Florida parents who struggle with difficult behavior in their children may cause more harm than good by spanking, according to a new report from the Canadian Medical Association Journal.
The report analyzed 20 years of research and concludes spanking causes aggressive behavior and may even lower a child's intelligence.
Dr. Edward Christophersen, a clinical psychologist and professor of pediatrics at the University of Missouri-Kansas City, treats young children. He said most of his clients realize spanking doesn't work. When some tell him they wind up doing it out of frustration, he advises against it.
"What the research shows is that 75 percent of the time that kids are physically abused, the parents started out by spanking them, and it got out of hand."
Because spanking can harm children, the Canadian researchers conclude, doctors should be counseling parents against it. Others contend no one should interfere with the way parents discipline their children.
Spanking is not as commonplace as it used to be, Christophersen said.

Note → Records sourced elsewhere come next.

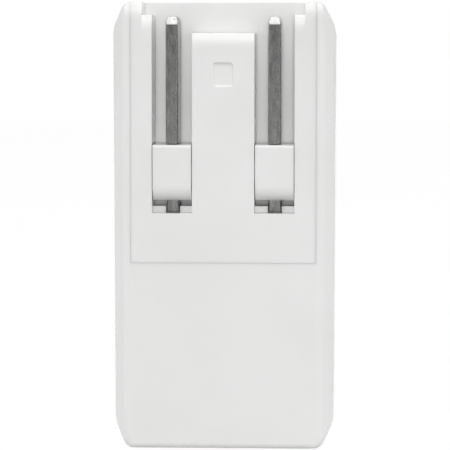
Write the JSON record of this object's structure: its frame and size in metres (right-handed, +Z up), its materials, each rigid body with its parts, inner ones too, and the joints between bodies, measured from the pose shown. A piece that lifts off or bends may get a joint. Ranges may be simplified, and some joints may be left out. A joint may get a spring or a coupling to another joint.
{
  "type": "usb wall charger",
  "caption": "White USB wall charger: flat box with faceted edges, blades folding up into channels in its wall face, an open recess for slide-on adapters, and USB sockets in the far end.",
  "frame": {"origin": "centre of the bottom end, which the charger stands on", "axes": "+Z up along the wall face, wall face and prongs towards -Y, USB sockets towards +Y, X across the thickness"},
  "size_m": [0.0278, 0.056, 0.0555],
  "materials": {
    "case_white": "glossy white moulded polycarbonate",
    "panel_white": "satin white moulded polycarbonate",
    "blade_metal": "nickel plated, slightly mottled",
    "contact_bronze": "bare phosphor bronze",
    "spring_steel": "bright",
    "contact_gold": "gold flashed",
    "board_green": "solder resist",
    "component_black": "moulded",
    "component_blue": "dipped coating",
    "capacitor_can": "heat-shrunk sleeve",
    "tape_yellow": "polyester tape",
    "ferrite": "dull sintered",
    "bare_aluminium": "satin",
    "wire_red": "insulation"
  },
  "bodies": {
    "case": {"main_housing": "case_white", "prong_plate": "case_white", "port_panel": "panel_white", "prong_retainer": "panel_white", "contact_spring_left": "contact_bronze", "contact_spring_right": "contact_bronze", "detent_spring": "spring_steel", "retainer_screw_1": "spring_steel", "retainer_screw_2": "spring_steel", "main_board": "board_green", "usb_board": "board_green", "board_header": "component_black", "fuse": "panel_white", "line_filter_capacitor": "tape_yellow", "filter_choke": "ferrite", "bridge_rectifier": "component_black", "input_capacitor_1": "capacitor_can", "input_capacitor_2": "capacitor_can", "controller_chip": "component_black", "transformer_core": "ferrite", "transformer_bobbin": "component_black", "transformer_winding": "tape_yellow", "safety_capacitor": "component_blue", "output_capacitor_1": "bare_aluminium", "output_capacitor_2": "bare_aluminium", "output_rectifier": "component_black", "heat_spreader": "bare_aluminium", "usb_shell_upper": "blade_metal", "usb_shell_lower": "blade_metal", "usb_tongue_upper": "component_black", "usb_tongue_lower": "component_black", "input_wire_live": "wire_red", "input_wire_neutral": "component_black", "usb_contact_upper_1": "contact_gold", "usb_contact_upper_2": "contact_gold", "usb_contact_upper_3": "contact_gold", "usb_contact_upper_4": "contact_gold", "usb_contact_lower_1": "contact_gold", "usb_contact_lower_2": "contact_gold", "usb_contact_lower_3": "contact_gold", "usb_contact_lower_4": "contact_gold"},
    "prongs": {"prong_carrier": "case_white", "prong_left": "blade_metal", "prong_right": "blade_metal"}
  },
  "joints": [
    {"name": "prong_fold", "type": "hinge", "parent": "case", "child": "prongs", "pos_m": [0, -0.0245, 0.0344], "axis": [1, 0, 0], "range_deg": [0, 90]}
  ]
}
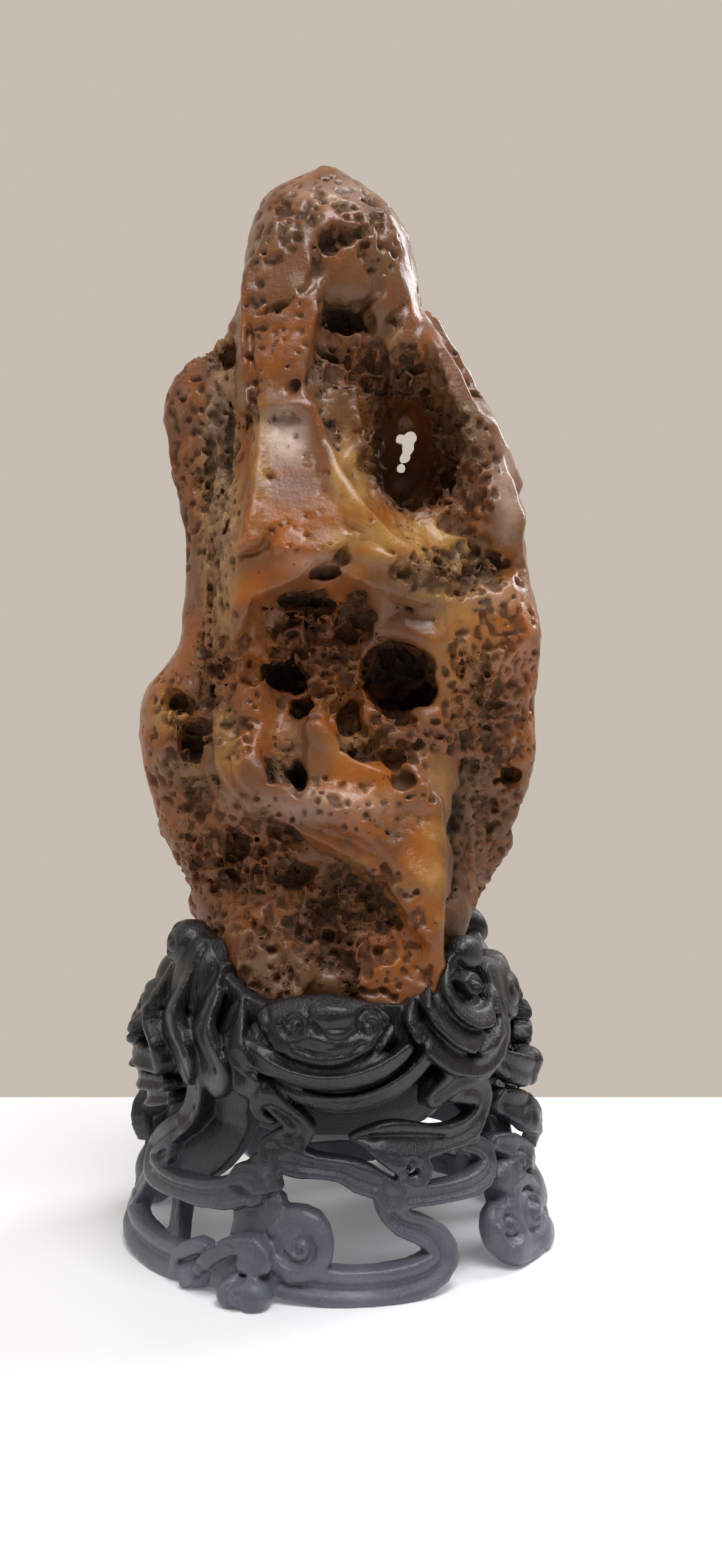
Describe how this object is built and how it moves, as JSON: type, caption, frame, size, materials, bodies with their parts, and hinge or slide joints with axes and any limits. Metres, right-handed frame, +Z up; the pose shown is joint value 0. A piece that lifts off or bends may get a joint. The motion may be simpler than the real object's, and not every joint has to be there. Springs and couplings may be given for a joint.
{
  "type": "scholars rock on a stand",
  "caption": "Tall weathered scholars rock with hollows and a hole right through it, standing in the socket of a black openwork stand carved with clouds and scrolls",
  "frame": {"origin": "on the table under the middle of the object", "axes": "+Z up, the front of the stone and of the stand faces -Y, +X to the right seen from the front"},
  "size_m": [0.1576, 0.1618, 0.405],
  "materials": {
    "stone": "worn and waxed on the high places, rough and granular in the hollows",
    "blackwood": "carved, black stained, semi-gloss with a fine grain"
  },
  "bodies": {
    "root": {"stone": "stone", "stand": "blackwood"}
  },
  "joints": []
}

"A lot of families have stopped hitting their kids and they're substituting yelling at them. I'm not so sure that yelling at them isn't just as injurious."
When children get on parents' nerves, he said, it's best to make sure they are safe and walk away from them. He says it's all about giving them the right kind of attention.
"Pay attention to the behavior we want to see more of, and ignore the behavior we want to see less of."
Christophersen describes one exasperated mother who brought an aggressive child to see him. He reminded her that children learn by imitating what they see so he prescribed some drastic changes:
"No television, no video games, no rough-housing, no rough-housing with neighbors, friends, relatives, and when the mom came back two weeks later, she said, 'He's so much calmer.' "
More than 190 countries have ratified a United Nations treaty that protects children "from all forms of physical and mental violence." The only members who have not signed on are Somalia, Sudan and the United States.
The Canadian study is online at cmaj.ca, a paid-subscription site.